### Available records

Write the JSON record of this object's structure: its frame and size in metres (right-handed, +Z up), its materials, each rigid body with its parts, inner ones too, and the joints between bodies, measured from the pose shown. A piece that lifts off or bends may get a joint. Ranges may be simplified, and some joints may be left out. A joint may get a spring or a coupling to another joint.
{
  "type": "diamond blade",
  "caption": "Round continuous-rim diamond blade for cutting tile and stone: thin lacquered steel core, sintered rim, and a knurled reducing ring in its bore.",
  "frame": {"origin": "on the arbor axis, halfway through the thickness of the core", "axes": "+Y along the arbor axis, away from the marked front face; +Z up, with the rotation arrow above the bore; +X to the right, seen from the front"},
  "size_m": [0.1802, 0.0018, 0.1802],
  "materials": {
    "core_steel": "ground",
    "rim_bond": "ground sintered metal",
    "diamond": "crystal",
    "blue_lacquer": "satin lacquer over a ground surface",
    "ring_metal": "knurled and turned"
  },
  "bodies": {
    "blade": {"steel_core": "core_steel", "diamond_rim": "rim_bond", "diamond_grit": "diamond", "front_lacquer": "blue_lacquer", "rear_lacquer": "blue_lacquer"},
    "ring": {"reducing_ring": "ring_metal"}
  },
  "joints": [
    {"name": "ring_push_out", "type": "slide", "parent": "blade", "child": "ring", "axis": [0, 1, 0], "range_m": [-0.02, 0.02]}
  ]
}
---
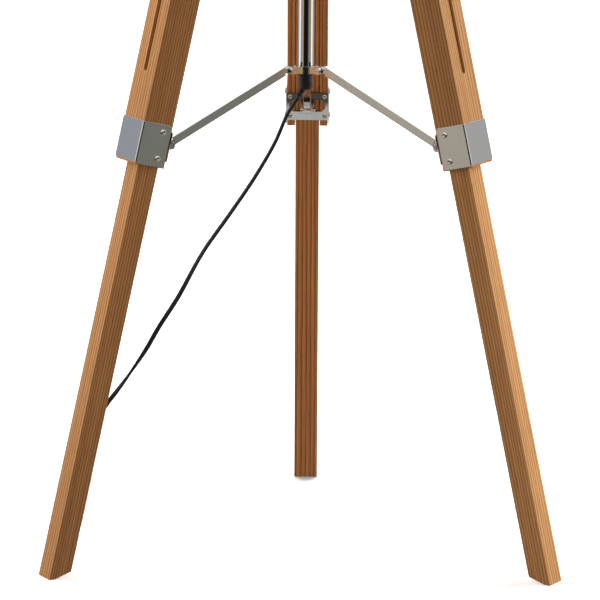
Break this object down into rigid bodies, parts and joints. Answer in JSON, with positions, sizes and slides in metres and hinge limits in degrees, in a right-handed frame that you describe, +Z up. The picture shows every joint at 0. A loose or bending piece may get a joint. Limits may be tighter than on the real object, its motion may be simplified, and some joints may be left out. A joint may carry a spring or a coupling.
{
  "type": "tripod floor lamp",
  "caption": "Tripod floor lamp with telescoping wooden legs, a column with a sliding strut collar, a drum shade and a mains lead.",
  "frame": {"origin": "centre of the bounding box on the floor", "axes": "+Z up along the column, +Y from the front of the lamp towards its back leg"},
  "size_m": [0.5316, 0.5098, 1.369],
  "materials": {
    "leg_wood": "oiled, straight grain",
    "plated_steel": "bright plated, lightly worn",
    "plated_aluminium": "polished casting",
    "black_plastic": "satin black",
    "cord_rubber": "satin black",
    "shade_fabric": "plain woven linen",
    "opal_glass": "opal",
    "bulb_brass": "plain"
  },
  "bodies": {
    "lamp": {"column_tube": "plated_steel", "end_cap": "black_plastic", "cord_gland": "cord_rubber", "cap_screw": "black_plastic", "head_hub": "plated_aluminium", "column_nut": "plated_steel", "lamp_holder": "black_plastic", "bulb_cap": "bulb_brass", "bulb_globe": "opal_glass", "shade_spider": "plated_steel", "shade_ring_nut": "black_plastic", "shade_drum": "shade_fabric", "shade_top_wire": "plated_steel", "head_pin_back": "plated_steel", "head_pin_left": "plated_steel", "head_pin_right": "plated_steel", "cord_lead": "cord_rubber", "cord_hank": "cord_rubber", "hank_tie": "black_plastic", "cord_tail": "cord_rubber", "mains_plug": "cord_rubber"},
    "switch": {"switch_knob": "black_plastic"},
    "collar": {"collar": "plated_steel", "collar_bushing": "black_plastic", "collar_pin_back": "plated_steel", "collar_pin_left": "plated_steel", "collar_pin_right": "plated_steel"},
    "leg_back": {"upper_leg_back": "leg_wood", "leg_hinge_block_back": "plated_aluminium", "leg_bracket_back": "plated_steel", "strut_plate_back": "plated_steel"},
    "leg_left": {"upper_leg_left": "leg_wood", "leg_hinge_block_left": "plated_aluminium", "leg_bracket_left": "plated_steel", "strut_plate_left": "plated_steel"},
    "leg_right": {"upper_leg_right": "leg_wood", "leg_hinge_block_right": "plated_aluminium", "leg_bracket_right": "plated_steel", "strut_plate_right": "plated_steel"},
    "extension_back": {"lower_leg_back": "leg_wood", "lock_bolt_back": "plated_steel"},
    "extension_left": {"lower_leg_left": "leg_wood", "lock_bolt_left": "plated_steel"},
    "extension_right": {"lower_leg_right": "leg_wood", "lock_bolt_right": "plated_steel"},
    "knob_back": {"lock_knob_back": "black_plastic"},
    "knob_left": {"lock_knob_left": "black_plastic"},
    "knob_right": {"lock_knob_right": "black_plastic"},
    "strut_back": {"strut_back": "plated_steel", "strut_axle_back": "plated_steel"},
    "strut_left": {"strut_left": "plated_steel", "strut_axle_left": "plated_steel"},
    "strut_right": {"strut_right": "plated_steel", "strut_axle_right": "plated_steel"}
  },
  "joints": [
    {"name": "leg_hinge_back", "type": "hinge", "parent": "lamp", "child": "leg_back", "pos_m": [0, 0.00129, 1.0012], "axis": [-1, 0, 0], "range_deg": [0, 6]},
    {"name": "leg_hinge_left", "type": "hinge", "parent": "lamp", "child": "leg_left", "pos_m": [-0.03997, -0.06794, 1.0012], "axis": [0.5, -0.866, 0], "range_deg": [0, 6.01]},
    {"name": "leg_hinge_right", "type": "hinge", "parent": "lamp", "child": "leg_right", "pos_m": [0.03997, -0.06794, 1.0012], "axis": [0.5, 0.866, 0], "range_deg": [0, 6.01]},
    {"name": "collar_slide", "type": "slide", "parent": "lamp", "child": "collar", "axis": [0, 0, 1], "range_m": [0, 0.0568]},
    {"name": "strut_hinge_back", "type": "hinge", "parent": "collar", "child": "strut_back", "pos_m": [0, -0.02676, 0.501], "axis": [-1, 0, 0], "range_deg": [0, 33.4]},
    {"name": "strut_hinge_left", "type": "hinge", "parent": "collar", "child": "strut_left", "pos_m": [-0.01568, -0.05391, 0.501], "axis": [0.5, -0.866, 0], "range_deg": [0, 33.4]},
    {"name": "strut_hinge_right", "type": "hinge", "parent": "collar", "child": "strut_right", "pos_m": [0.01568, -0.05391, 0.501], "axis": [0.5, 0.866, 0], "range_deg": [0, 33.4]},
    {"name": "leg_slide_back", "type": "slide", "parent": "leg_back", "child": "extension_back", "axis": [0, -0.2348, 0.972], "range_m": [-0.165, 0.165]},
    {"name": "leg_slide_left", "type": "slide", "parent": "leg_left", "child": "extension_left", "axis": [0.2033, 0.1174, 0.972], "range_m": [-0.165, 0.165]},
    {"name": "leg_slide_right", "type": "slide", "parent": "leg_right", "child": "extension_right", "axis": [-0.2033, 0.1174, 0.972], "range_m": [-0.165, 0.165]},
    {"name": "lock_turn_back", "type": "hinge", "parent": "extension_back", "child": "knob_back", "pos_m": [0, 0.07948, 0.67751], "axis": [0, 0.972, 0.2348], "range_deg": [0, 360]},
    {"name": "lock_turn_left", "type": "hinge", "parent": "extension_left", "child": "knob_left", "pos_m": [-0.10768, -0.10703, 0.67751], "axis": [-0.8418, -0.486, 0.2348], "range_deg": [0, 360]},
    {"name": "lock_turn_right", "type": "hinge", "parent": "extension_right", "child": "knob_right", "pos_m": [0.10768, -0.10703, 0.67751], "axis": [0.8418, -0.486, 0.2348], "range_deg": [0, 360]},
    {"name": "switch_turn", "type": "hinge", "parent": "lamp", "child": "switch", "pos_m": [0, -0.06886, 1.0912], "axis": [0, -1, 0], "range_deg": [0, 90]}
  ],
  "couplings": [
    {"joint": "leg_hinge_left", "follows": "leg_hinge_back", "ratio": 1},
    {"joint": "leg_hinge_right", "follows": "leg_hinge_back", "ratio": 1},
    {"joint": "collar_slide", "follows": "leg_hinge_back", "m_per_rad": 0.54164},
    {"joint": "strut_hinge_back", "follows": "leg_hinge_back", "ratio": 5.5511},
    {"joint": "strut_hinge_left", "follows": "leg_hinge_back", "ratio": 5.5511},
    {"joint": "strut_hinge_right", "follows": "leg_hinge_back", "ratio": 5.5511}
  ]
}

### Task directions
Determine how many lines of the listing above include the word "metres", and report that number only.

### Correct output
2